I doubt if many of us had much idea who McGuire was. ‘Eve of Destruction’ had been subjected to a partial airplay ban by the BBC, who decreed it could not be played on ‘general entertainment programmes’ (although it clocked up a single appearance on Top of the Pops during its time in the top ten). I’d have been more impressed if McGuire had announced that he’d sung the lead vocal on the New Christy Minstrels’ novelty hit ‘Three Wheels on my Wagon’, but unsurprisingly this did not figure in his set of evangelical folk songs.
Clearly, we knew he was famous, because afterwards a crowd of us went up to the stage to get his autograph. I handed him my school fountain pen which he couldn’t get to work, and he signed some random piece of paper I’d found in my pocket, now sadly lost.
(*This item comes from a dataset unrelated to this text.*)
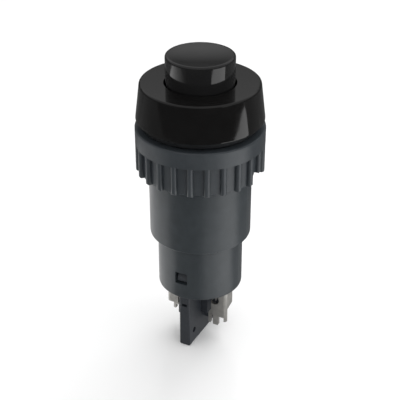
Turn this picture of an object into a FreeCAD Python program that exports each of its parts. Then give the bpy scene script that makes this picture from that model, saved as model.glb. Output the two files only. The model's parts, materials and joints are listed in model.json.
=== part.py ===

I was keeping a diary at the time, but neglected to mention McGuire’s visit. I know we were in the third year at the time, which places it somewhere between autumn ‘74 and summer ‘75, and at a guess I’d say it was more or less exactly fifty years ago almost to the day. I know it to have been before the summer of 1975, because that was when I finally got to hear the original ‘Eve of Destruction’ single, courtesy of Jimmy Savile’s Double Top Ten Show.
Looking back, it seems slightly bizarre to think of this pop icon of the 1960s standing on stage in ‘Big School’ strumming his 12-string guitar. This was a guy who was a contemporary of acts like the Byrds. Members of the legendary ‘Wrecking Crew’, Hal Blaine and Larry Knetchel had played on the single. McGuire got a namecheck in the chorus of the Mamas and the Papas’ single ‘Creeque Alley’ (the band sang backing vocals on his cover of their own hit, ‘California Dreamin’’), and Frank Zappa even cited him as an influence on his Freak Out! album sleeve (was he being sarcastic?)
In the US, ‘Eve of Destruction’ had caused no little controversy. Although decried in hip circles as a sell-out, the song’s lyrics were contentious, with lines like ‘you’re old enough to kill, but not for votin’’ (a reference to the draft registration age of 18). Sloan’s record company had told him the song was unpublishable, hence its demotion to a B-side. Perhaps its problem was that it was too full-on, too determined to cause offence, where other ‘protest singers’ adopted a more subtle approach in getting their message across, through poetry and allegory. Some of Sloan’s lyrics veer very close to parody:
Yeah, my blood's so mad, feels like coagulatin'/ I'm sittin' here just contemplatin'
In production terms, the arrangement ticked all the required folk/protest boxes. The backing is so thin as to be almost inaudible, carried along principally by acoustic guitar, and there are occasional snatches of the obligatory harmonica, lending the whole piece a ‘Dylan-by-nunbers’ vibe. But as an anti-war song released during the Vietnam era, it most definitely touched a nerve. Its references may have dated, but the sentiment isn’t altogether irrelevant today as the governments of the world fulminate over another conflict that shows no signs of ending.
As for Barry McGuire, following the single’s success, he never again made Billboard’s top 40, although he remained active as a singer and performer and is still going today at the age of 89.
Wikipedia’s picture of him (above) coincidentally captures his 1970s appearance and is exactly the way he looked the day he stepped out on stage in Bishop Vesey’s grammar school fifty years ago. I bet it’s even the same 12-string guitar he’s playing.